What you see is the training of the prediction agents and an autoencoder. Given an environment objective (here env1), the policy prediction has a smooth L1 loss of 1.2. The autoencoder trying to reproduce the input has a binary cross entropy loss of 0.2 97. Over time, this will be reduced while the selection neurons start affecting the latent representation with noise. A log of the amount of noise is being generated at results_log/selection.txt. There you find results like this:

env1, [-9.83377456665039, -9.83377456665039, -9.83377456665039]

These numbers quantify the noise of the three selection neurons for the environment objective (or decoder agent) env1. Once one of these values increases above 0. the value of the associated latent neuron cannot be recovered by a decoder.

Example

In the paper, we demonstrate representation learning for a sub-grid world environment. Here, we describe how you may reproduce those results. The code for the environment can be found here.

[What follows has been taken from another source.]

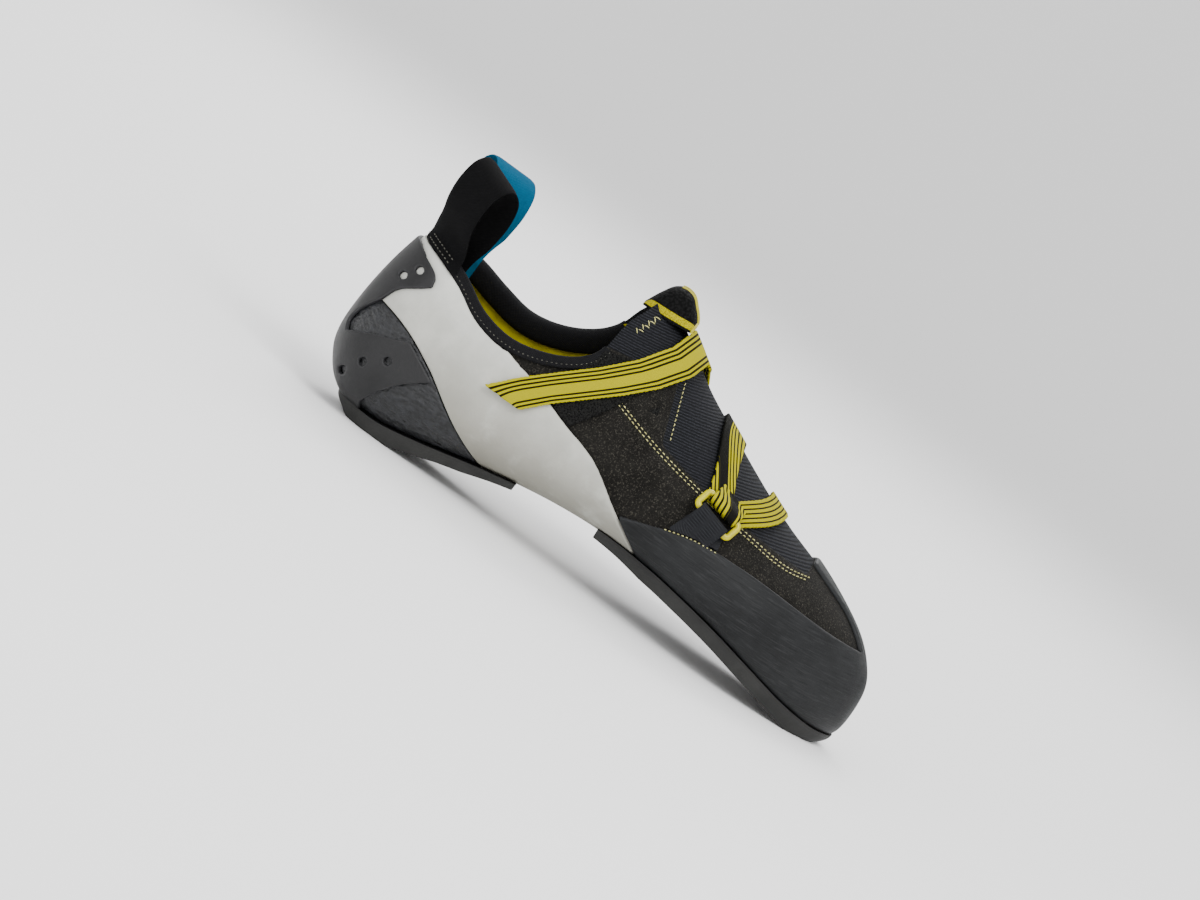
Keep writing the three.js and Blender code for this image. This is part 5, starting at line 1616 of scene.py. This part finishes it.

As described above, we split the training into two modes.

Policy mode

In this training mode, we train the DPS agents on the RL environment. For the results, we first trained three DPS agents to solve the sub-grid world environment. The parameters can be found in the config.py file. In order to reproduce the results, you need to switch TRAIN_MODE from selection to policy mode, set LOAD_PS to False for all agents, and run the main.py for 3M episodes. For your convenience, we already provide the pretrained agents in the load_models folder. When training these agents, they performed as follows:

Results RL

Selection mode

In this training mode, we train decoders to predict behavior of DPS agents or reproduce the input. This is the current setting of the code and can be immediately performed by running bash _run.sh or python main.py in the main directory. That is, if you run the code as is, you will start training one autoencoder and three decoders to predict the behavior of the pretrained DPS agents. At the same, selection neurons will pressure the encoder to create a representation of the observation that can be shared among decoders efficiently. In obtaining the results in the paper, we observed the following loss:

Results Loss